7 Things People Think or Say that Reinforce Mediocrity


In my previous post, I wrote how failure is not the enemy of improvement. Failure is actually a healthy part of learning and growth. The enemy of excellence is apathy or mediocrity. It's being content, either intentionally or unintentionally, with how things are.

That's how people, schools, organizations, etc. get stuck in mediocrity. They become content with just good enough.

There are lots of reasons people embrace mediocrity, but here are a few of the mindsets I've noticed over years of working in school leadership and reflecting on my own attitude when I fall short and observing the attitudes of others as well.

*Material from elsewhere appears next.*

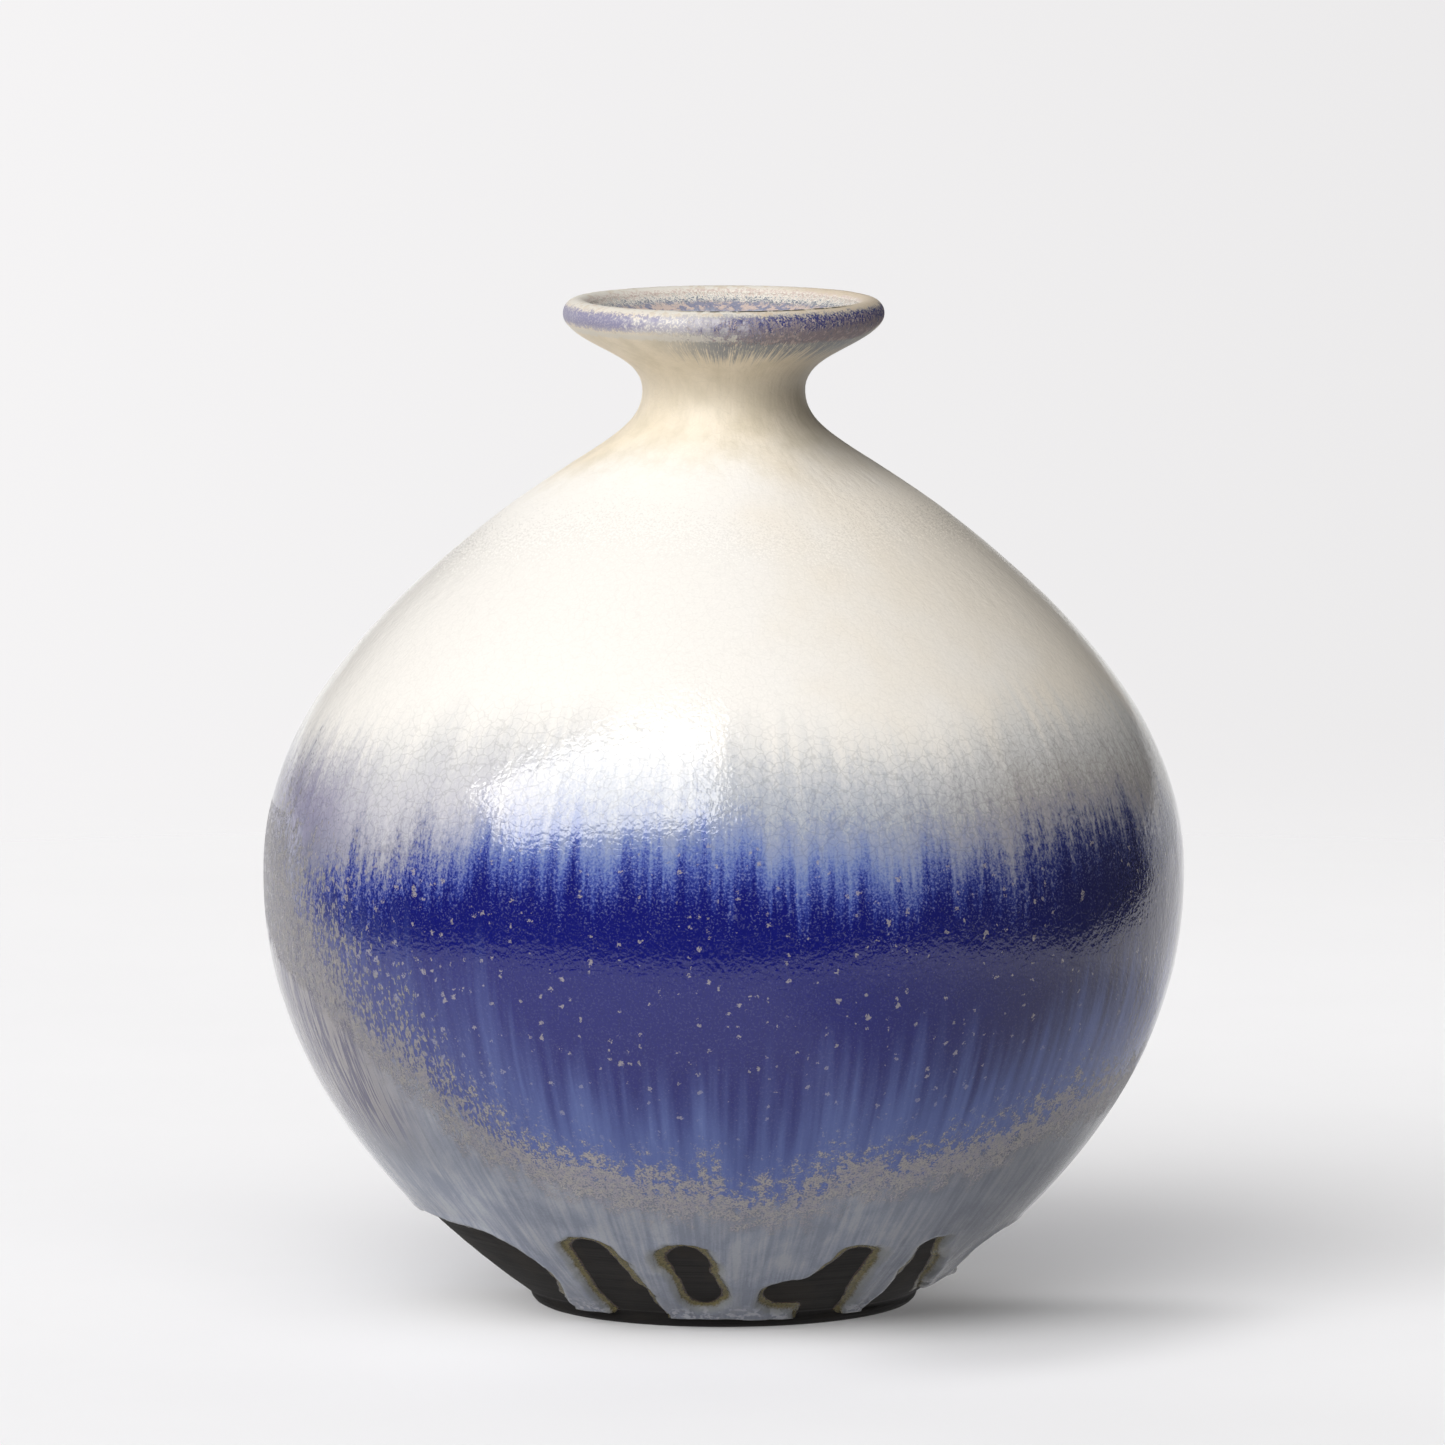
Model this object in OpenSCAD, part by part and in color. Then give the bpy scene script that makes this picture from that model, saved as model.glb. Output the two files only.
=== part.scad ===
// Thrown stoneware bottle vase: a wide round belly on a small foot, a narrow neck and a flared lip.
// Four clay sections are luted with slip, and five coats of glaze lie on the clay.

/* [Foot] */
// Outer radius of the foot where it meets the wall
foot_r = 48.2; // [44:0.1:52]
// Height of the rounded foot bevel
foot_h = 3; // [2:0.1:4]
// Inner radius of the foot ring, the edge of the recess underneath
recess_r = 33; // [25:0.5:38]
// Depth of the recess, which is also the height of the foot ring
recess_h = 4; // [3.6:0.1:5]

/* [Belly] */
// Clay radius at the widest line
belly_r = 112.9; // [106:0.1:120]
// Height of the widest line
belly_z = 107; // [100:0.5:114]
// Angle of the wall above the table as it leaves the foot
foot_angle = 35.5; // [30:0.5:42]
// How far the wall keeps the foot's angle
foot_pull = 54; // [48:0.5:60]
// How far the wall stays upright below the widest line
belly_pull_low = 37.5; // [32:0.5:42]
// How far the wall stays upright above the widest line
belly_pull_high = 26; // [22:0.5:32]

/* [Shoulder] */
// Clay radius at the shoulder's inflection
shoulder_r = 53.9; // [50:0.1:58]
// Height of the shoulder's inflection
shoulder_z = 196; // [192:0.5:200]
// Angle of the shoulder above the table at its inflection
shoulder_angle = 37.6; // [34:0.2:42]
// How far the shoulder keeps that angle downwards
shoulder_pull_low = 59; // [50:0.5:66]
// How far the shoulder keeps that angle upwards
shoulder_pull_high = 24.4; // [20:0.2:28]

/* [Neck and lip] */
// Clay radius at the waist of the neck
neck_r = 18.9; // [17:0.1:22]
// Height of the waist of the neck
neck_z = 227; // [224:0.5:229]
// How far the neck stays upright below its waist
neck_pull_low = 11.7; // [8:0.1:14]
// How far the neck stays upright above its waist
neck_pull_high = 9.9; // [7:0.1:11]
// Radius from the axis to the centre of the rounded rim
rim_centre_r = 36; // [33:0.1:39]
// Height of the centre of the rounded rim
rim_centre_z = 246.1; // [244:0.1:249]
// Radius of the clay rim's rounding
rim_round = 2.6; // [2.2:0.1:3.2]
// Angle below level at which the flare meets the rounded rim
rim_angle = 38.8; // [34:0.2:46]
// How far the flare keeps the rim's direction
rim_pull = 7.9; // [6:0.1:9]

/* [Walls] */
// Wall thickness at the foot
wall_foot = 8; // [6.5:0.1:9]
// Wall thickness at the widest line
wall_belly = 6; // [5:0.1:7]
// Wall thickness at the shoulder
wall_shoulder = 5; // [4.5:0.1:6]
// Wall thickness at the waist of the neck
wall_neck = 4.2; // [3.8:0.1:5]
// Thickness of the floor
floor_t = 8; // [6:0.1:10]

/* [Joints] */
// Height of the joint at the base of the neck
neck_joint_z = 211; // [208:0.5:213]
// Height of the step in a luted joint
joint_step = 2; // [1.5:0.1:2.5]
// Thickness of the slip in a luted joint
slip_t = 0.4; // [0.3:0.05:0.6]

/* [Glaze] */
// Thickness of the outer glaze
glaze_t = 1.2; // [0.8:0.1:1.5]
// Thickness of the glaze where it has run to the foot
run_t = 1.8; // [1.5:0.1:2.2]
// Thickness of the glaze inside
liner_t = 0.8; // [0.5:0.1:1]
// Height where the cobalt glaze gives way to the runs at the foot
foot_glaze_top = 48; // [40:1:60]
// Height where the cobalt glaze gives way to the cream glaze
cobalt_top = 125; // [115:1:135]
// Height where the cream glaze meets the lip's band
lip_glaze_z = 240; // [238:0.5:242]

/* [Hidden] */
$fn = 96;

// Clay windows left open between the glaze runs:
// azimuth from the front, low and high end, half width at the low and the high end, lean at the top.
// Azimuths and widths are in degrees, and a window whose low end is under the glaze edge is open.
WINDOWS = [
    [-69.0, -5, 25, 26, 26, 0],
    [-25.3, -5, 26, 6.0, 4.0, -0.5],
    [-6.0, 7, 25.5, 3.0, 3.6, -1.0],
    [21.5, 5, 24, 9.0, 5.0, 3.5],
    [44.3, -5, 24, 5.5, 1.6, 0],
    [80.0, -5, 22, 15, 11, 2.5],
    [118, 6, 22, 7, 5, 1],
    [146, -5, 25, 5, 3, -1],
    [172, 7, 20, 9, 7, 0],
    [204, -5, 24, 5, 3.5, 1],
    [234, 6, 22, 8, 6, -1.5]];
window_corner = 0.75;
window_near = 20;
window_far = 110;

clay_colour = "#3a3433";
slip_colour = "#5a504b";
liner_colour = "#9aa0b4";
cream_colour = "#d9d2bf";
cobalt_colour = "#2a2f8f";
lip_colour = "#7d7bab";
run_colour = "#8e97ad";

steps_belly = 26;
steps_shoulder = 26;
steps_neck = 14;
steps_flare = 14;
steps_rim = 14;
reach = 300;
sliver = 0.001;

// One cubic curve from a to d, leaving along b and arriving along c.
function cubic(a, b, c, d, t) =
    a * pow(1 - t, 3) + b * 3 * pow(1 - t, 2) * t + c * 3 * (1 - t) * t * t + d * pow(t, 3);
// Points of that curve, without its last one, so that curves chain.
function cubic_run(a, b, c, d, steps) = [for (i = [0:steps - 1]) cubic(a, b, c, d, i / steps)];
function polar(r, a) = [r * cos(a), r * sin(a)];
function mix(a, b, t) = a + (b - a) * t;
// Values that go evenly from a to b, again without the last one.
function ramp(a, b, steps) = [for (i = [0:steps - 1]) mix(a, b, i / steps)];
// Unit normal on the right-hand side of the way a path runs.
function side(path, i) =
    let (d = path[min(i + 1, len(path) - 1)] - path[max(i - 1, 0)])
    [d.y, -d.x] / norm(d);
// The path moved sideways by one distance per point.
function shifted(path, by) = [for (i = [0:len(path) - 1]) path[i] + by[i] * side(path, i)];
function reversed(list) = [for (i = [len(list) - 1:-1:0]) list[i]];
function part_of(list, first, last) = [for (i = [first:last]) list[i]];
// Index of the first point of a rising path that is at or above height z.
function index_at(path, z) = [for (i = [0:len(path) - 1]) if (path[i].y >= z - sliver) i][0];
// Radius of a rising path at height z.
function radius_at(path, z) = lookup(z, [for (p = path) [p.y, p.x]]);

foot_top = [foot_r, foot_h];
belly = [belly_r, belly_z];
shoulder = [shoulder_r, shoulder_z];
neck = [neck_r, neck_z];
rim_centre = [rim_centre_r, rim_centre_z];
flare_end = rim_centre + polar(rim_round, -rim_angle);
shoulder_way = polar(1, 180 - shoulder_angle);
rim_way = polar(1, 90 - rim_angle);

// Outer face of the clay from the top of the foot bevel to where the rim starts to round.
outer_clay = concat(
    cubic_run(foot_top, foot_top + polar(foot_pull, foot_angle),
        belly - [0, belly_pull_low], belly, steps_belly),
    cubic_run(belly, belly + [0, belly_pull_high],
        shoulder - shoulder_pull_low * shoulder_way, shoulder, steps_shoulder),
    cubic_run(shoulder, shoulder + shoulder_pull_high * shoulder_way,
        neck - [0, neck_pull_low], neck, steps_neck),
    cubic_run(neck, neck + [0, neck_pull_high],
        flare_end - rim_pull * rim_way, flare_end, steps_flare));
wall = concat(
    ramp(wall_foot, wall_belly, steps_belly),
    ramp(wall_belly, wall_shoulder, steps_shoulder),
    ramp(wall_shoulder, wall_neck, steps_neck),
    ramp(wall_neck, 2 * rim_round, steps_flare));

// Clay rim, and the inner face from the rim down to the edge of the floor.
rim_clay = [for (i = [0:steps_rim]) rim_centre + polar(rim_round, -rim_angle + 180 * i / steps_rim)];
underside_z = recess_h + slip_t / 2;
floor_z = underside_z + floor_t;
floor_corner = floor_z + 4;
inner_wall = [for (p = reversed(shifted(outer_clay, -wall))) if (p.y > floor_corner) p];
floor_edge = inner_wall[len(inner_wall) - 1].x;
floor_blend = [
    [floor_edge - 7, floor_z + 1],
    [floor_edge - 14, floor_z]];
inner_clay = concat(inner_wall, floor_blend, [[0, floor_z]]);

// The whole glazed face of the clay: up the outside, over the rim, down the inside to the axis.
clay_face = concat(outer_clay, rim_clay, inner_clay);
outer_count = len(outer_clay);
rim_count = len(rim_clay);
glaze_depth = concat(
    ramp(run_t, glaze_t, steps_belly),
    [for (i = [1:outer_count - steps_belly]) glaze_t],
    ramp(glaze_t, liner_t, rim_count),
    [for (i = [1:len(inner_clay)]) liner_t]);
glaze_raised = shifted(clay_face, glaze_depth);
axis_end = len(clay_face) - 1;
glaze_face = concat(part_of(glaze_raised, 0, axis_end - 1), [[0, floor_z + liner_t]]);

// Where one coat of glaze ends and the next starts, as places along the glazed face.
runs_end = index_at(outer_clay, foot_glaze_top);
cobalt_end = index_at(outer_clay, cobalt_top);
cream_end = index_at(outer_clay, lip_glaze_z);
rim_end = outer_count + rim_count;

foot_bevel = [for (a = [0:15:75]) [foot_r - foot_h, foot_h] + polar(foot_h, a - 90)];
belly_joint_r = belly_r - wall_belly / 2;
neck_joint_r = mix(radius_at(reversed(inner_wall), neck_joint_z),
    radius_at(outer_clay, neck_joint_z + joint_step), 0.5);

// Half section of the whole clay body.
module clay_section() {
    polygon(concat([[0, underside_z], [recess_r, underside_z], [recess_r, 0]], foot_bevel, clay_face));
}

// Everything below a stepped joint. The step rises on the inner side, and grow widens the region.
module below_joint(z, r, step, grow) {
    polygon([[-1, -1], [reach, -1], [reach, z + grow], [r + grow, z + grow],
        [r + grow, z + step + grow], [-1, z + step + grow]]);
}

// A clay section between two joints, each given as height, radius and step.
module clay_between(low, high) {
    rotate_extrude()
        intersection() {
            clay_section();
            difference() {
                below_joint(high[0], high[1], high[2], -slip_t / 2);
                below_joint(low[0], low[1], low[2], slip_t / 2);
            }
        }
}

// The slip that fills a joint.
module slip_between(joint) {
    rotate_extrude()
        intersection() {
            clay_section();
            difference() {
                below_joint(joint[0], joint[1], joint[2], slip_t / 2);
                below_joint(joint[0], joint[1], joint[2], -slip_t / 2);
            }
        }
}

// A coat of glaze on one stretch of the clay's face.
module coat(first, last) {
    rotate_extrude()
        polygon(concat(part_of(clay_face, first, last), reversed(part_of(glaze_face, first, last))));
}

function squared(v) = sign(v) * pow(abs(v), window_corner);
// Outline of a clay window, seen straight on, its corners rounded.
function window_outline(w) = [for (a = [0:15:345])
    let (
        up = squared(sin(a)),
        across = squared(cos(a)),
        z = mix(w[1], w[2], (up + 1) / 2),
        half = mix(w[3], w[4], (up + 1) / 2),
        turn = half * across + w[5] * up)
    [radius_at(outer_clay, z) * sin(turn), z]];

// Cutter for one clay window, pushed through the glaze from outside.
module window_cutter(w) {
    rotate([0, 0, w[0]])
        translate([0, -window_near, 0])
            rotate([90, 0, 0])
                linear_extrude(height = window_far - window_near)
                    polygon(window_outline(w));
}

foot_joint = [recess_h, 0, 0];
belly_joint = [belly_z, belly_joint_r, joint_step];
neck_joint = [neck_joint_z, neck_joint_r, joint_step];
ground = [-1, 0, 0];
sky = [reach, 0, 0];

module foot_ring() color(clay_colour) clay_between(ground, foot_joint);
module foot_slip_seam() color(slip_colour) slip_between(foot_joint);
module lower_bowl() color(clay_colour) clay_between(foot_joint, belly_joint);
module belly_slip_seam() color(slip_colour) slip_between(belly_joint);
module shoulder_dome() color(clay_colour) clay_between(belly_joint, neck_joint);
module neck_slip_seam() color(slip_colour) slip_between(neck_joint);
module neck_collar() color(clay_colour) clay_between(neck_joint, sky);
module liner_glaze() color(liner_colour) coat(rim_end, axis_end);
module lip_glaze() color(lip_colour) coat(cream_end, rim_end);
module cream_glaze() color(cream_colour) coat(cobalt_end, cream_end);
module cobalt_glaze() color(cobalt_colour) coat(runs_end, cobalt_end);
module foot_glaze() {
    color(run_colour)
        difference() {
            coat(0, runs_end);
            for (w = WINDOWS) window_cutter(w);
        }
}

foot_ring();
foot_slip_seam();
lower_bowl();
belly_slip_seam();
shoulder_dome();
neck_slip_seam();
neck_collar();
liner_glaze();
lip_glaze();
cream_glaze();
cobalt_glaze();
foot_glaze();
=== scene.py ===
"""Looks of a thrown stoneware bottle vase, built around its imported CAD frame.

The clay bodies and the coats of glaze are turned from the same section as the CAD solids, on a fine
grid, with the relief that throwing, turning and running glaze leave. Lengths are in millimetres until
a mesh is written; azimuth runs from the front of the vase towards +X.
"""

import math

import bpy
import numpy as np
from mathutils import Matrix, Vector


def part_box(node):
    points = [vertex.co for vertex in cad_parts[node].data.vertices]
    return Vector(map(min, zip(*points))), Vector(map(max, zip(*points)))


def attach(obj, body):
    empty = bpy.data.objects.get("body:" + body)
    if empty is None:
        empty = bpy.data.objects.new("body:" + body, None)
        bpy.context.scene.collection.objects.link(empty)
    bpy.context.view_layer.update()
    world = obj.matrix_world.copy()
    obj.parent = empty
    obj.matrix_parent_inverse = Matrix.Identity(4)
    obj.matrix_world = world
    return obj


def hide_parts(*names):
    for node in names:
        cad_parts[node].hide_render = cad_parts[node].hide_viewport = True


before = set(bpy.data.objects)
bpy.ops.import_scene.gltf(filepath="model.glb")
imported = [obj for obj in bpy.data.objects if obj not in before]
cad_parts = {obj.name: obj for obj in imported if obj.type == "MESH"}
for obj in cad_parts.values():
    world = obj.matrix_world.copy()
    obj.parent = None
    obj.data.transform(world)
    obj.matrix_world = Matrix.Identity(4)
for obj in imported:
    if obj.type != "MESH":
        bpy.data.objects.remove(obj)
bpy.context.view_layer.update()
MM = 0.001

# ---- section of the vase, as in the CAD
FOOT_TOP = np.array([48.2, 3.0])
BELLY = np.array([112.9, 107.0])
SHOULDER = np.array([53.9, 196.0])
NECK = np.array([18.9, 227.0])
RIM = np.array([36.0, 246.1])
RIM_ROUND = 2.6
RIM_ANGLE = 38.8
FOOT_H = 3.0
RECESS_R = 33.0
RECESS_H = 4.0
FLOOR_T = 8.0
SLIP_T = 0.4
JOINT_STEP = 2.0
BELLY_JOINT_R = 109.9


def polar(r, degrees):
    a = math.radians(degrees)
    return np.array([r * math.cos(a), r * math.sin(a)])


SHOULDER_WAY = polar(1, 180 - 37.6)
RIM_WAY = polar(1, 90 - RIM_ANGLE)
FLARE_END = RIM + polar(RIM_ROUND, -RIM_ANGLE)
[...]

I think by reflecting on these things, we can learn to recognize them in self and others and explore ways to move past them.

1. "I already do that."

Rather than approaching a topic as a learner and looking for ways to adjust and grow, we defend our current practice and imply there is nothing more we can learn about this idea, practice, or approach.

2. "I tried that, and it didn't work."

Since I tried this already, and it didn't work, then clearly there is not room for me to explore this idea or topic again. I have eliminated any future possibilities based on my own personal experience. 

And the thing about this one is that often people didn't execute the practice or idea effectively in the beginning, or they don't give the idea enough time to determine if it could be effective with further practice and/or adjustments.

3. "That won't work with these students."

This way of thinking is extremely limiting and dismissive to students. Effective educators believe in their students, and they aren't the ones to determine if students can or cannot do something. They create the conditions where students have the opportunities to stretch their limits. They think, "If I get the conditions right, I believe my students can and will succeed with this challenge."

4. "What will the other teachers think?"

I remember hearing Ron Clark speak about how, in his first teaching job, his exciting, enthusiastic approach was getting wonderful results. Kids were learning more than ever, and they were loving it. 

But other teachers in the school were not loving it. Clark's principal came to him and said, "You're doing great, but you're making the other teachers very uncomfortable. Would you mind closing the door to your classroom?"

There is a serious mediocrity problem if teachers are not willing to learn from each other and cheer each other on. 

5. "We've always done it this way."

It's been described as the most dangerous phrase in the language. It preserves the status quo. It protects comfort and limits growth. It shuts down new ideas. 

This phrase reveals thinking that is closed minded, inflexible, and possibly even stuck in the past. We can't think creatively or make progress if we're not willing to try something new.

6. "I don't have time for that."

It seems like everyone in education feels the pinch of not having enough time, so in a way, this is a legitimate concern. However, it's also one of the strongest messages we say to ourselves that keep us stuck, that prevent us from moving forward. 

We all have exactly the same amount of time in each day, 1440 minutes in each day to be precise. If you truly "don't have time" to improve something, does that mean you are not currently wasting any of those 1440 minutes? Does that mean that there is no room for growth on how you prioritize the use of those 1440 minutes?

Not having enough time is one of the biggest excuses I know for not doing anything to grow, learn, or change. You may not have time to do everything, but you do have time to do something to grow, learn, and change.  

We make many decisions each day how we use our time. We should use it wisely.

7. What if something goes wrong?

The fear of failure is one of the biggest deterrents to progress and growth. It feels like a big risk to try something that isn't as familiar. It feels like a big risk to try something new or different. It feels safe to try things that have predictable outcomes. 

But the big risk is staying comfortable and avoiding new possibilities. Excellence requires positive risk taking.